Saturday 20 February 2021

A wedding notice from 1837

 A marriage notice from the Yorkshire Gazette of 8 April 1837 was a little out of the ordinary:

"The blooming bride has withstood the blasts of upwards of fifty winters, whilst her lord has not yet escaped from the thraldom of his legal infancy,—being, we understand, above thirty years her junior."

 

Monday 8 February 2021

Love as a surname or forename

 Having an ancestor's surname as a christian name is obviously useful in following family lines and can provide useful pointers.

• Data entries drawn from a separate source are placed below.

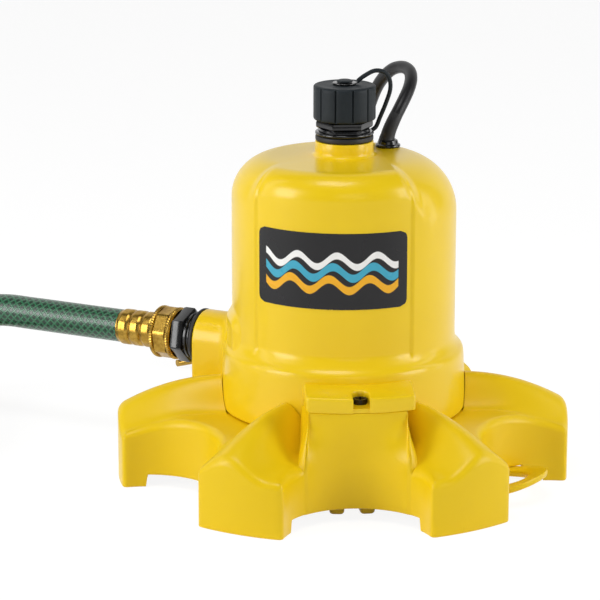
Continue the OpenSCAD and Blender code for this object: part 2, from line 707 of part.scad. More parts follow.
module outlet_adapter() color("#232527") difference() {
    union() {
        translate([0, 0, neck_top_z - socket_depth]) cylinder(r = socket_r, h = socket_depth + gasket_t + 1);
        translate([0, 0, adapter_z]) cylinder(r = adapter_neck_r, h = neck_len);
        translate([0, 0, hex_z]) rotate([0, 0, 62]) intersection() {
            cylinder(r = hex_r, h = hex_h, $fn = 6);
            cylinder(r1 = hex_r - 1.2, r2 = hex_r + hex_h - 1.2, h = hex_h);
        }
        translate([0, 0, thread_z]) cylinder(r = thread_r, h = thread_len);
    }
    translate([0, 0, neck_top_z - socket_depth - 1]) cylinder(r = fitting_bore_r, h = 60);
}

module tether_ring() color("#1b1c1e") translate([0, 0, adapter_z]) ring(ring_r, adapter_neck_r, ring_t);

module cap_tether() color("#1b1c1e")
    tube(smooth_route(tether_route, 2), tether_d / 2, 8, [0.953, 0.303, 0], [-1, 0, 0], [0, 1, 0]);

module tether_eyelet() color("#1b1c1e") translate([0, 0, eyelet_z])
    ring(eyelet_r, button_r + running_gap, eyelet_t);

module cap_washer() color("#3a3a3a") translate([0, 0, washer_z]) ring(washer_r, fitting_bore_r, washer_t);

module outlet_cap() color("#2a2d30") {
    difference() {
        union() {
            translate([0, 0, cap_z]) cylinder(r = cap_r - 0.9, h = cap_len);
            intersection() {
                for (i = [0 : cap_ribs - 1]) rotate([0, 0, i * 360 / cap_ribs + 4])
                    translate([0, -0.41 * 2 * PI * cap_r / cap_ribs, cap_z + 0.6])
                        cube([cap_r, 0.82 * 2 * PI * cap_r / cap_ribs, cap_len - 1.6]);
                translate([0, 0, cap_z]) cylinder(r = cap_r, h = cap_len);
            }
        }
        translate([0, 0, cap_z - 1]) cylinder(r = cap_bore_r, h = cap_bore_top_z - cap_z + 1);
    }
    translate([0, 0, cap_top_z]) cylinder(r = button_r, h = button_head_z - cap_top_z);
    translate([0, 0, button_head_z]) cylinder(r = button_head_r, h = button_head_h);
}

// ---- side outlet and hose ----

module port_gasket() color("#141414") on_port() translate([0, 0, boss_face])
    ring(boss_r + 0.3, socket_r, port_neck_s - boss_face);

module port_adapter() color("#232527") on_port() difference() {
    union() {
        translate([0, 0, boss_face - socket_depth]) cylinder(r = socket_r, h = socket_depth + 5);
        translate([0, 0, port_neck_s]) cylinder(r = adapter_neck_r - 0.8, h = port_hex_s - port_neck_s);
        for (s = [0.6, 2.9]) translate([0, 0, port_neck_s + s]) cylinder(r = adapter_neck_r, h = 1.2);
        translate([0, 0, port_hex_s]) rotate([0, 0, 12]) intersection() {
            cylinder(r = hex_r, h = port_hex_h, $fn = 6);
            cylinder(r1 = hex_r + port_hex_h - 1.2, r2 = hex_r - 1.2, h = port_hex_h);
        }
        translate([0, 0, port_thread_s]) cylinder(r = thread_r, h = port_thread_len);
    }
    translate([0, 0, boss_face - socket_depth - 1]) cylinder(r = fitting_bore_r, h = 60);
}

module hose_washer() color("#303030") on_port() translate([0, 0, hose_washer_s])
    ring(washer_r, fitting_bore_r - 1, washer_t);

module swivel_ring() color("#c9a23c") on_port() translate([0, 0, swivel_s])
    ring(washer_r, tail_neck_r + running_gap, swivel_t);

module hose_nut() color("#c08a2e") on_port() difference() {
    union() {
        translate([0, 0, nut_s]) cylinder(r = nut_r - 1, h = nut_len);
        for (z = [nut_s, nut_end_s - 3.6]) translate([0, 0, z]) cylinder(r = nut_r, h = 3.6);
        translate([0, 0, nut_s]) rotate([0, 0, 10]) cylinder(r = nut_r - 0.2, h = nut_len, $fn = 8);
    }
    translate([0, 0, nut_s - 1]) cylinder(r = nut_bore_r, h = swivel_s + swivel_t + swivel_gap - nut_s + 1);
    translate([0, 0, nut_s]) cylinder(r = tail_neck_r + running_gap, h = 40);
}

module hose_tail() color("#c9973a") on_port() difference() {
    union() {
        translate([0, 0, flange_s]) cylinder(r = washer_r, h = tail_flange_t);
        translate([0, 0, flange_s]) cylinder(r = tail_neck_r, h = ferrule_s - flange_s);
        translate([0, 0, flange_s]) cylinder(r = tail_stem_r, h = hose_s - flange_s);
    }
    translate([0, 0, flange_s - 1]) cylinder(r = tail_bore_r, h = 60);
}

// A ferrule crimped in three bands
module crimped_ferrule(length) difference() {
    union() {
        cylinder(r = ferrule_r - 0.8, h = length);
        for (i = [0 : 2]) translate([0, 0, length * (0.06 + 0.32 * i)])
            cylinder(r = ferrule_r, h = length * 0.19);
    }
    translate([0, 0, -1]) cylinder(r = tail_stem_r, h = length + 2);
}

module hose_ferrule() color("#d1a13f") on_port() translate([0, 0, ferrule_s]) crimped_ferrule(ferrule_len);

module hose() color("#1d6b47")
    tube(smooth_route(hose_route, 2), hose_r, 12, port_dir, hose_end_dir, [0, 0, 1]);

// Children built along +Z lie on the hose's far end, their Z counted from its last point
module on_hose_end() translate(hose_route[len(hose_route) - 1])
    rotate([0, 90, atan2(hose_end_dir[1], hose_end_dir[0])]) children();

module end_ferrule() color("#d1a13f") on_hose_end() crimped_ferrule(end_ferrule_len);

module end_coupling() color("#c9973a") on_hose_end() difference() {
    union() {
        cylinder(r = tail_stem_r, h = end_ferrule_len);
        translate([0, 0, end_ferrule_len]) rotate([0, 0, 22.5])
            cylinder(r = end_collar_r, h = end_collar_len, $fn = 8);
        translate([0, 0, end_ferrule_len + end_collar_len]) cylinder(r = thread_r, h = end_thread_len);
    }
    translate([0, 0, -1]) cylinder(r = tail_bore_r, h = 60);
}

// ---- power cord ----

module cord_gland() color("#111214") translate([gland_xy[0], gland_xy[1], 0]) difference() {
    union() {
        translate([0, 0, dome_z - 3]) cylinder(r = conduit_bore_r, h = 4);
        translate([0, 0, gland_base_z]) cylinder(r = 7.6, h = gland_flange_t);
        translate([0, 0, gland_base_z + gland_flange_t])
            cylinder(r1 = 6.4, r2 = 5.2, h = gland_top_z - gland_base_z - gland_flange_t);
    }
}

module power_cord() color("#1a1a1c")
    tube(smooth_route(cord_route, 2), cord_r, 8, [0, 0, 1], [0, 1, 0], [1, 0, 0]);

// The coil winds in on the floor and out again on top, and climbs in the half turn between
function coil_point(t) = let (half = coil_turns / 2, a = 360 * t,
    r = coil_in_r + coil_pitch * abs(t - half),
    rise = min(max((t - half) * 2 + 0.5, 0), 1))
    [coil_centre[0] + r * cos(a), coil_centre[1] + r * sin(a),
     coil_z + layer_h * rise * rise * (3 - 2 * rise)];
coil_tail = [for (i = [1 : 10]) let (s = i / 10, a = tail_turn * s,
    r = coil_r + (tail_end_r - coil_r) * s * s * (3 - 2 * s))
    [coil_centre[0] + r * cos(a), coil_centre[1] + r * sin(a),
     coil_z + layer_h + (plug_z - coil_z - layer_h) * s]];
coil_path = concat([for (i = [0 : coil_turns * coil_steps]) coil_point(i / coil_steps)], coil_tail);
coil_count = coil_turns * coil_steps;
coil_gap = min([for (i = [0 : coil_count], j = [0 : coil_count])
                if (j - i > coil_steps / 2) norm(coil_path[i] - coil_path[j])]) - cord_d;
echo(coil_gap = coil_gap);

module power_cord_coil() color("#1a1a1c")
    tube(coil_path, cord_r, 6, [0, 1, 0], tail_dir, [0, 0, 1]);

module coil_ties() color("#101010") for (a = [150, 270])
    translate([coil_centre[0], coil_centre[1], 0]) rotate([0, 0, a]) {
        low = coil_in_r - cord_r - 0.8;
        high = coil_r + cord_r + 0.8;
        top = coil_z + layer_h + cord_r + 0.6;
        difference() {
            translate([low - tie_t, -4, 0]) cube([high - low + 2 * tie_t, 8, top + tie_t]);
            translate([low, -5, tie_t]) cube([high - low, 10, top - tie_t]);
        }
    }

module mains_plug() color("#161616")
    translate(plug_at) rotate([0, -90, tail_turn - 90]) {
        cylinder(r1 = cord_r + 1, r2 = 8, h = relief_len);
        translate([-plug_h / 2, -plug_w / 2 + 3, relief_len]) cube([plug_h, plug_w - 6, plug_len - 6]);
        translate([-plug_h / 2 + 1, -plug_w / 2, relief_len + plug_len - 12]) cube([plug_h - 2, plug_w, 12]);
    }

module plug_blades() color("#c4a25a")
    translate(plug_at + tail_dir * (relief_len + plug_len)) rotate([0, -90, tail_turn - 90]) {
        for (y = [-blade_gap / 2, blade_gap / 2]) translate([1 - blade_w / 2, y - blade_t / 2, 0])
            cube([blade_w, blade_t, blade_len]);
        translate([-8, 0, 0]) cylinder(r = ground_r, h = ground_len);
    }

// ---- label ----

module body_label() color("#1d1d1f") translate([0, 0, label_z]) rotate([0, 0, -101 - label_angle / 2])
    rotate_extrude(angle = label_angle) translate([body_r + film_gap, 0]) square([film_t, label_h]);

lower_casing();
upper_housing();
suction_screen();
screen_screws();
pump_chamber();
motor_bracket();
housing_seal();
housing_screws();
motor_can();
motor_top_cap();
upper_bracket();
stator_core();
stator_windings();
run_capacitor();
thermal_protector();
motor_leads();
lower_bearing();
upper_bearing();
shaft_seal();
rotor_shaft();
rotor_core();
impeller();
impeller_nut();
outlet_gasket();
outlet_adapter();
tether_ring();
cap_tether();
tether_eyelet();
cap_washer();
outlet_cap();
port_gasket();
port_adapter();
hose_washer();
swivel_ring();
hose_nut();
hose_tail();
hose_ferrule();
hose();
end_ferrule();
end_coupling();
cord_gland();
power_cord();
power_cord_coil();
coil_ties();
mains_plug();
plug_blades();
body_label();
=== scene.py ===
import math

import bpy
import numpy as np
from mathutils import Matrix, Quaternion, Vector


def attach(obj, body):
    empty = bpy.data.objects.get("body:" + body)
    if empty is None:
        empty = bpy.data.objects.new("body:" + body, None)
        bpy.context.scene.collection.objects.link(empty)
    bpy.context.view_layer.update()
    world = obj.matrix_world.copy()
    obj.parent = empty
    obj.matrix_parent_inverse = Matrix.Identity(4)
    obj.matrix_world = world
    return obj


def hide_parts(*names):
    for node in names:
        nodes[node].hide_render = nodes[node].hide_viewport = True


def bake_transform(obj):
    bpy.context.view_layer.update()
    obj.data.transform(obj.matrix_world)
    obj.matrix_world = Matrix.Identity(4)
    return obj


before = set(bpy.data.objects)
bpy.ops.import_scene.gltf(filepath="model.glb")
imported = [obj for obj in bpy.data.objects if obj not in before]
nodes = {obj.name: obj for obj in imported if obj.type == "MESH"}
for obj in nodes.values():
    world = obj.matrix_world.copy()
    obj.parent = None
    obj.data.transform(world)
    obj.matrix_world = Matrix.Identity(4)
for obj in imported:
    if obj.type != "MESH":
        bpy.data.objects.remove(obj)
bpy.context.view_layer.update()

# ---- camera ----
# A long lens a little above the pump, level with its dome, turned by a third of a degree about
# its own axis.
cam_data = bpy.data.cameras.new("camera")
cam_data.lens, cam_data.sensor_width = 178.4, 36
cam_data.shift_x, cam_data.shift_y = -43.3 / 600, 43.8 / 600
camera = bpy.data.objects.new("camera", cam_data)
bpy.context.scene.collection.objects.link(camera)
camera.location = (-0.1147, -1.7223, 0.5516)
camera.rotation_mode = "QUATERNION"
look = (Vector((0, 0, 0.08)) - camera.location).to_track_quat("-Z", "Y")
camera.rotation_quaternion = look @ Quaternion((0, 0, 1), math.radians(0.30))
bpy.context.scene.camera = camera


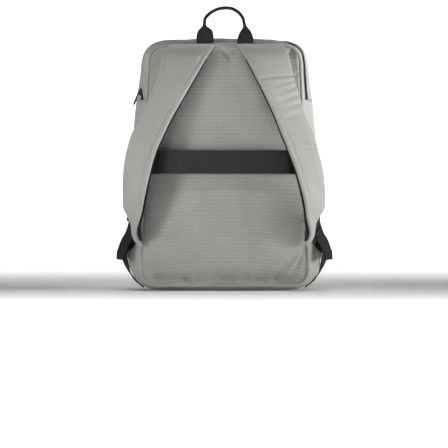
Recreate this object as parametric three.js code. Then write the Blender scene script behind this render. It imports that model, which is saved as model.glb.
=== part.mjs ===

Having come across Love as a surname (7114 of them in 1881 and well spread across the country) could Love as a forename indicate a family connection, or is it a christian name in its own right? (In 1881 there were 344 instances).

If used as a middle name is that more likely to be a naming after an ancestor?



Saturday 2 January 2021

Nurse children and Chrysome children

 I have found a number of burials in Essex for "Nurse children" (example: Roydon in the 1600s). I have seen an article on this but it still did not really explain how the children came from London to certain parishes in Essex or why. Can anyone help?

Another reference in a parish was the burials of some "chrysome" children. I have just found this: A child who has died before it's mother was "churched" and the Chrisom cloth (placed on the child at the time of it's baptism becames it's shroud. The entry in the parish register was then for a "Chrisom child" [source: The local historians glossary of words and terms by Joy Bristow]

I don't remember seeing these terms in any Lincolnshire parish register.